►

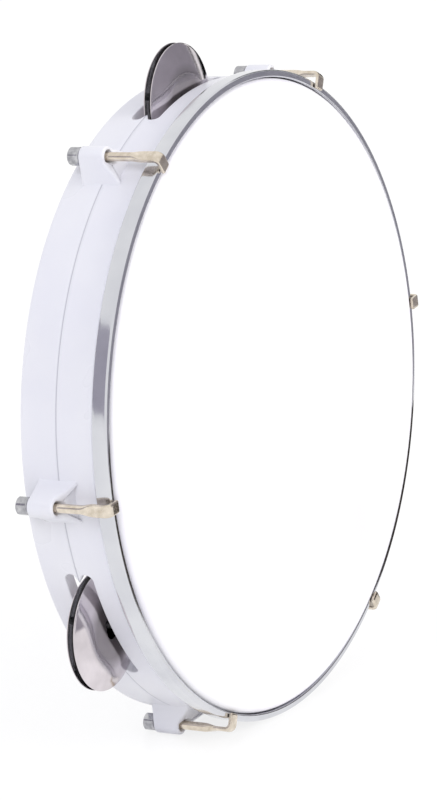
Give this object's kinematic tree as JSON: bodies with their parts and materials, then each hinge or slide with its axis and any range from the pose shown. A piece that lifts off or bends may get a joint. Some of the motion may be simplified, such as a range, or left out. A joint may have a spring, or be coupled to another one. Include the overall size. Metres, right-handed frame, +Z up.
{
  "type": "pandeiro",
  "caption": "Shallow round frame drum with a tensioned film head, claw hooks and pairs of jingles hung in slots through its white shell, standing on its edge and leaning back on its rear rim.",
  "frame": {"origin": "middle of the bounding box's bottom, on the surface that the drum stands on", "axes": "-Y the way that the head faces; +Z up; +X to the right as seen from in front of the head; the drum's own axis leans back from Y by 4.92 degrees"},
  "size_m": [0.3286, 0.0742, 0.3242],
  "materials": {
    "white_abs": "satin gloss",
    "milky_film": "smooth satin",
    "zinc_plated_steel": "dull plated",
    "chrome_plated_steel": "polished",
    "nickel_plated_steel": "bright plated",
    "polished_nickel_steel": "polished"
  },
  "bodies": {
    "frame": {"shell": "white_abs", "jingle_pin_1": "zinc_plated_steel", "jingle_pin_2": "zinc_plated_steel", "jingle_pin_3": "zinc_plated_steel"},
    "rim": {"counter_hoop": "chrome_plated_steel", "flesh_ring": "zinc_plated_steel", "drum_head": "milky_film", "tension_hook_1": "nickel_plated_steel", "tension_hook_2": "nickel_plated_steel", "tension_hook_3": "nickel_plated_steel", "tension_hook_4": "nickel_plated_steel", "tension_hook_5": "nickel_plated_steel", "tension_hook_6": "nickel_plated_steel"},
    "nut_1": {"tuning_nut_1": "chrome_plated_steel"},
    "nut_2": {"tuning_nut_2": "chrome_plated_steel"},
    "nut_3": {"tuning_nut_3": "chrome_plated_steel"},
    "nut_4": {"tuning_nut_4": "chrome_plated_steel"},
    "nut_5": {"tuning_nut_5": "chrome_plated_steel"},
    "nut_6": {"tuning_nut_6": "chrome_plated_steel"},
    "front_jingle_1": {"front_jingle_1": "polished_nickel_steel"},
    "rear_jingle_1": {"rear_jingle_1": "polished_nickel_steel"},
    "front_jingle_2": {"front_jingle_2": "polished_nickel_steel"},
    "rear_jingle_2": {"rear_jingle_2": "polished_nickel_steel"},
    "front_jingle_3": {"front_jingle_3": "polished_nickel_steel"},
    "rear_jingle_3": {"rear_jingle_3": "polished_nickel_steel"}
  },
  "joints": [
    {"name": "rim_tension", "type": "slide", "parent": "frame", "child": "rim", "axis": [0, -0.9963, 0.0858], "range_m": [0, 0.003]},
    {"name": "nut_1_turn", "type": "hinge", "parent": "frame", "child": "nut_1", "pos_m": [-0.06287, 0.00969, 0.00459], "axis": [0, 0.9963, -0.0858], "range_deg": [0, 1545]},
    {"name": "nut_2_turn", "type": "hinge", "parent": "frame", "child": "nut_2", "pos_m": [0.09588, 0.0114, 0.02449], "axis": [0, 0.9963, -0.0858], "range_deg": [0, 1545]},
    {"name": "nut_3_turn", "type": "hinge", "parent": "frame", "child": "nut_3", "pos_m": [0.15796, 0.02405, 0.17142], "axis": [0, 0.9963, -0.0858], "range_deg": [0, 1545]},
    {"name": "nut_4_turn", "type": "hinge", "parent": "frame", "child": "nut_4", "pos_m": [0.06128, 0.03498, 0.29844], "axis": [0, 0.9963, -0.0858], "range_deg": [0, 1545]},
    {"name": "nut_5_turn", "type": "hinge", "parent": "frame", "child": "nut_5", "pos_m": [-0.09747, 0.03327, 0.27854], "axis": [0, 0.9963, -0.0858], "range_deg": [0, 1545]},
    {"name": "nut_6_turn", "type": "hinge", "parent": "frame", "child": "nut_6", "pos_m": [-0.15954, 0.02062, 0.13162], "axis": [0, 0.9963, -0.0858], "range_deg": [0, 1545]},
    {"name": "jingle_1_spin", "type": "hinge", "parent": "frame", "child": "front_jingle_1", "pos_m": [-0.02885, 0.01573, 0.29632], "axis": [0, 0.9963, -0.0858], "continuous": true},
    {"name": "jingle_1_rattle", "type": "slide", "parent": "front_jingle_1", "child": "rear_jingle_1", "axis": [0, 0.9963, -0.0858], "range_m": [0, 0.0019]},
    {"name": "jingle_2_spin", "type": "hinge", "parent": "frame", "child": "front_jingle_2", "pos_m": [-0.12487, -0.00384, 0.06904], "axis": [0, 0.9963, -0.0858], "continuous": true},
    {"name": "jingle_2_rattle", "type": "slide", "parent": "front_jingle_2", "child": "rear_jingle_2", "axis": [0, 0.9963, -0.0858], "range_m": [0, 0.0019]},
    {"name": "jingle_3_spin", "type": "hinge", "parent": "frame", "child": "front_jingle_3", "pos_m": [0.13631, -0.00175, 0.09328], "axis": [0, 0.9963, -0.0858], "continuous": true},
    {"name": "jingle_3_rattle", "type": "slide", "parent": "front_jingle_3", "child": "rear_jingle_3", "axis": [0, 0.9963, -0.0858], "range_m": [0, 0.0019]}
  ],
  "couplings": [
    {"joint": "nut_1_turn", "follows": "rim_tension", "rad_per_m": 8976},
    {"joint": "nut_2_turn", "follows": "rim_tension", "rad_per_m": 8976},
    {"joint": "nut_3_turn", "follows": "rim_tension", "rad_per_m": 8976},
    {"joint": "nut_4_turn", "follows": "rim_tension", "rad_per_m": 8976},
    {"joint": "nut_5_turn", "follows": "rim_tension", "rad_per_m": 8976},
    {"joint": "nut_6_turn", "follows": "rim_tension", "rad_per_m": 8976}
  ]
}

◄

◆ AIM OF THE TASK ◆
Everything in the listing above should be restated exactly.

◆ TASK RESPONSE ◆
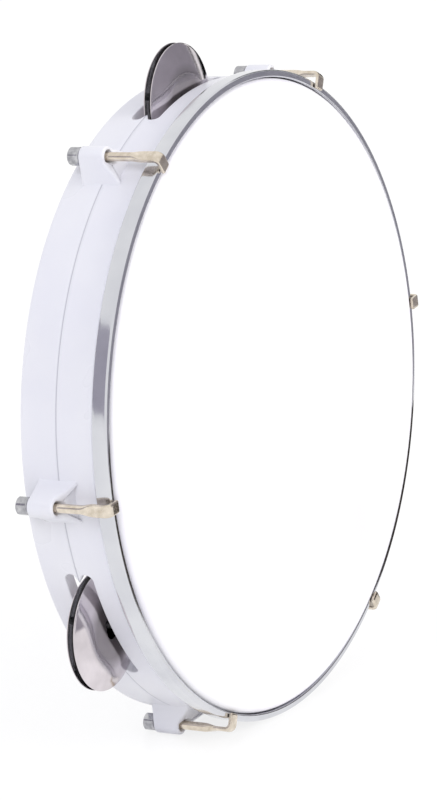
Give this object's kinematic tree as JSON: bodies with their parts and materials, then each hinge or slide with its axis and any range from the pose shown. A piece that lifts off or bends may get a joint. Some of the motion may be simplified, such as a range, or left out. A joint may have a spring, or be coupled to another one. Include the overall size. Metres, right-handed frame, +Z up.
{
  "type": "pandeiro",
  "caption": "Shallow round frame drum with a tensioned film head, claw hooks and pairs of jingles hung in slots through its white shell, standing on its edge and leaning back on its rear rim.",
  "frame": {"origin": "middle of the bounding box's bottom, on the surface that the drum stands on", "axes": "-Y the way that the head faces; +Z up; +X to the right as seen from in front of the head; the drum's own axis leans back from Y by 4.92 degrees"},
  "size_m": [0.3286, 0.0742, 0.3242],
  "materials": {
    "white_abs": "satin gloss",
    "milky_film": "smooth satin",
    "zinc_plated_steel": "dull plated",
    "chrome_plated_steel": "polished",
    "nickel_plated_steel": "bright plated",
    "polished_nickel_steel": "polished"
  },
  "bodies": {
    "frame": {"shell": "white_abs", "jingle_pin_1": "zinc_plated_steel", "jingle_pin_2": "zinc_plated_steel", "jingle_pin_3": "zinc_plated_steel"},
    "rim": {"counter_hoop": "chrome_plated_steel", "flesh_ring": "zinc_plated_steel", "drum_head": "milky_film", "tension_hook_1": "nickel_plated_steel", "tension_hook_2": "nickel_plated_steel", "tension_hook_3": "nickel_plated_steel", "tension_hook_4": "nickel_plated_steel", "tension_hook_5": "nickel_plated_steel", "tension_hook_6": "nickel_plated_steel"},
    "nut_1": {"tuning_nut_1": "chrome_plated_steel"},
    "nut_2": {"tuning_nut_2": "chrome_plated_steel"},
    "nut_3": {"tuning_nut_3": "chrome_plated_steel"},
    "nut_4": {"tuning_nut_4": "chrome_plated_steel"},
    "nut_5": {"tuning_nut_5": "chrome_plated_steel"},
    "nut_6": {"tuning_nut_6": "chrome_plated_steel"},
    "front_jingle_1": {"front_jingle_1": "polished_nickel_steel"},
    "rear_jingle_1": {"rear_jingle_1": "polished_nickel_steel"},
    "front_jingle_2": {"front_jingle_2": "polished_nickel_steel"},
    "rear_jingle_2": {"rear_jingle_2": "polished_nickel_steel"},
    "front_jingle_3": {"front_jingle_3": "polished_nickel_steel"},
    "rear_jingle_3": {"rear_jingle_3": "polished_nickel_steel"}
  },
  "joints": [
    {"name": "rim_tension", "type": "slide", "parent": "frame", "child": "rim", "axis": [0, -0.9963, 0.0858], "range_m": [0, 0.003]},
    {"name": "nut_1_turn", "type": "hinge", "parent": "frame", "child": "nut_1", "pos_m": [-0.06287, 0.00969, 0.00459], "axis": [0, 0.9963, -0.0858], "range_deg": [0, 1545]},
    {"name": "nut_2_turn", "type": "hinge", "parent": "frame", "child": "nut_2", "pos_m": [0.09588, 0.0114, 0.02449], "axis": [0, 0.9963, -0.0858], "range_deg": [0, 1545]},
    {"name": "nut_3_turn", "type": "hinge", "parent": "frame", "child": "nut_3", "pos_m": [0.15796, 0.02405, 0.17142], "axis": [0, 0.9963, -0.0858], "range_deg": [0, 1545]},
    {"name": "nut_4_turn", "type": "hinge", "parent": "frame", "child": "nut_4", "pos_m": [0.06128, 0.03498, 0.29844], "axis": [0, 0.9963, -0.0858], "range_deg": [0, 1545]},
    {"name": "nut_5_turn", "type": "hinge", "parent": "frame", "child": "nut_5", "pos_m": [-0.09747, 0.03327, 0.27854], "axis": [0, 0.9963, -0.0858], "range_deg": [0, 1545]},
    {"name": "nut_6_turn", "type": "hinge", "parent": "frame", "child": "nut_6", "pos_m": [-0.15954, 0.02062, 0.13162], "axis": [0, 0.9963, -0.0858], "range_deg": [0, 1545]},
    {"name": "jingle_1_spin", "type": "hinge", "parent": "frame", "child": "front_jingle_1", "pos_m": [-0.02885, 0.01573, 0.29632], "axis": [0, 0.9963, -0.0858], "continuous": true},
    {"name": "jingle_1_rattle", "type": "slide", "parent": "front_jingle_1", "child": "rear_jingle_1", "axis": [0, 0.9963, -0.0858], "range_m": [0, 0.0019]},
    {"name": "jingle_2_spin", "type": "hinge", "parent": "frame", "child": "front_jingle_2", "pos_m": [-0.12487, -0.00384, 0.06904], "axis": [0, 0.9963, -0.0858], "continuous": true},
    {"name": "jingle_2_rattle", "type": "slide", "parent": "front_jingle_2", "child": "rear_jingle_2", "axis": [0, 0.9963, -0.0858], "range_m": [0, 0.0019]},
    {"name": "jingle_3_spin", "type": "hinge", "parent": "frame", "child": "front_jingle_3", "pos_m": [0.13631, -0.00175, 0.09328], "axis": [0, 0.9963, -0.0858], "continuous": true},
    {"name": "jingle_3_rattle", "type": "slide", "parent": "front_jingle_3", "child": "rear_jingle_3", "axis": [0, 0.9963, -0.0858], "range_m": [0, 0.0019]}
  ],
  "couplings": [
    {"joint": "nut_1_turn", "follows": "rim_tension", "rad_per_m": 8976},
    {"joint": "nut_2_turn", "follows": "rim_tension", "rad_per_m": 8976},
    {"joint": "nut_3_turn", "follows": "rim_tension", "rad_per_m": 8976},
    {"joint": "nut_4_turn", "follows": "rim_tension", "rad_per_m": 8976},
    {"joint": "nut_5_turn", "follows": "rim_tension", "rad_per_m": 8976},
    {"joint": "nut_6_turn", "follows": "rim_tension", "rad_per_m": 8976}
  ]
}